[START Records provided]

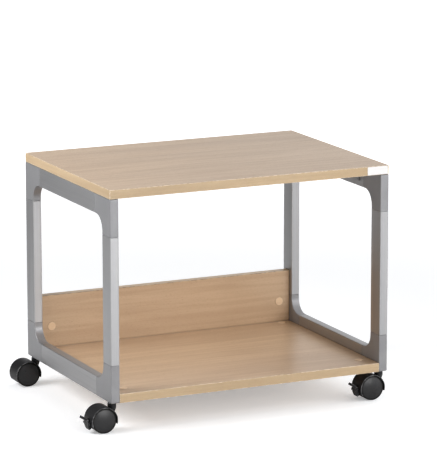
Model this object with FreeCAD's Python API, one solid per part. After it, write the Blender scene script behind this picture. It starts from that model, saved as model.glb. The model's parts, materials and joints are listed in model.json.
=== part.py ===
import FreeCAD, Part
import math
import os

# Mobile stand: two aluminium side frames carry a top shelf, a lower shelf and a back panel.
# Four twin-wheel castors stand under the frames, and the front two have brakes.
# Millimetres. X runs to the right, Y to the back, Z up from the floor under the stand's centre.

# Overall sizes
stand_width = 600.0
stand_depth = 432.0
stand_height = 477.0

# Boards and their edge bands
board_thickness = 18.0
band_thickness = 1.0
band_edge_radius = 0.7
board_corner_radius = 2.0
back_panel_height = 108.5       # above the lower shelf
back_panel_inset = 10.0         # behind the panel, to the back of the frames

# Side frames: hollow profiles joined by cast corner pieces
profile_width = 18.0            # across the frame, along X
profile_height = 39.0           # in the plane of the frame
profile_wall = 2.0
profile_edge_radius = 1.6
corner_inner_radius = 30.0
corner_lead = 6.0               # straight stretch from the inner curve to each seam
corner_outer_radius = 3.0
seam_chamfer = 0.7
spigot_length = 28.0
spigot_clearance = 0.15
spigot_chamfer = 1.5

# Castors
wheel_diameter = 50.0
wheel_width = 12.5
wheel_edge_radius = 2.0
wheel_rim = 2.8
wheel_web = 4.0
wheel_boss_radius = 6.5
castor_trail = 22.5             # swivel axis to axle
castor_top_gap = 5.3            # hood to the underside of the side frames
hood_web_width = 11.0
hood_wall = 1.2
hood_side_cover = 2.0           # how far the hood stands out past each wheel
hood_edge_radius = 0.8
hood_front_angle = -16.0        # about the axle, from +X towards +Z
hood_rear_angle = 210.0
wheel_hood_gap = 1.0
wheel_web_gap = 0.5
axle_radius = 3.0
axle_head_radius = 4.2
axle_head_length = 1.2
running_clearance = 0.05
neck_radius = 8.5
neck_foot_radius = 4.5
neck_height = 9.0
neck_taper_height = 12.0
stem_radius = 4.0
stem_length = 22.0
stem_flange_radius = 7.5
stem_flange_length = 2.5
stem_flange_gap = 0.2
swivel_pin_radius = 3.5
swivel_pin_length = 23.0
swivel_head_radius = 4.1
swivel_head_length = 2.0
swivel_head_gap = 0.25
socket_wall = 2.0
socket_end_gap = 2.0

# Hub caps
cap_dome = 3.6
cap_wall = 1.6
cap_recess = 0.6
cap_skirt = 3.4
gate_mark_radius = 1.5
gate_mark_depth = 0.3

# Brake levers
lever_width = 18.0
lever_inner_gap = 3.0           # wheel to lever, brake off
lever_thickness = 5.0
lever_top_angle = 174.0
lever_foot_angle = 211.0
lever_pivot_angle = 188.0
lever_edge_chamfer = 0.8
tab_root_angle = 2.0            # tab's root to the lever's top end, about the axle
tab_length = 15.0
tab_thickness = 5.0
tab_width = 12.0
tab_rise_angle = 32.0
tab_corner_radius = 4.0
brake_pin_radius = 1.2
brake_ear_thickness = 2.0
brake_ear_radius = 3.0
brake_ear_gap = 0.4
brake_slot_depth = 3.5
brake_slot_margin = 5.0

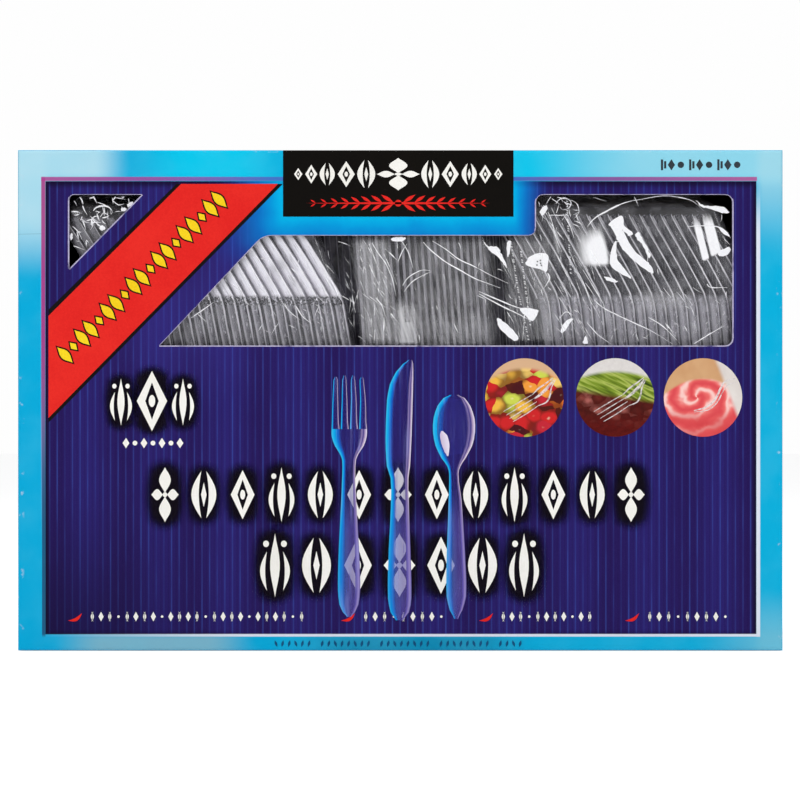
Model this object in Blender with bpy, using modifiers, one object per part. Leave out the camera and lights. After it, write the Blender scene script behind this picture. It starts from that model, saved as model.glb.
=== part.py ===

[END Records provided]

Give back exactly the material above from its opening line to the line bearing "back_panel_inset = 10.0".

▸ **Problem solution**
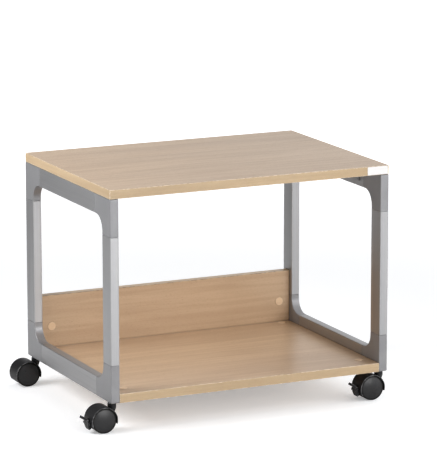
Model this object with FreeCAD's Python API, one solid per part. After it, write the Blender scene script behind this picture. It starts from that model, saved as model.glb. The model's parts, materials and joints are listed in model.json.
=== part.py ===
import FreeCAD, Part
import math
import os

# Mobile stand: two aluminium side frames carry a top shelf, a lower shelf and a back panel.
# Four twin-wheel castors stand under the frames, and the front two have brakes.
# Millimetres. X runs to the right, Y to the back, Z up from the floor under the stand's centre.

# Overall sizes
stand_width = 600.0
stand_depth = 432.0
stand_height = 477.0

# Boards and their edge bands
board_thickness = 18.0
band_thickness = 1.0
band_edge_radius = 0.7
board_corner_radius = 2.0
back_panel_height = 108.5       # above the lower shelf
back_panel_inset = 10.0         # behind the panel, to the back of the frames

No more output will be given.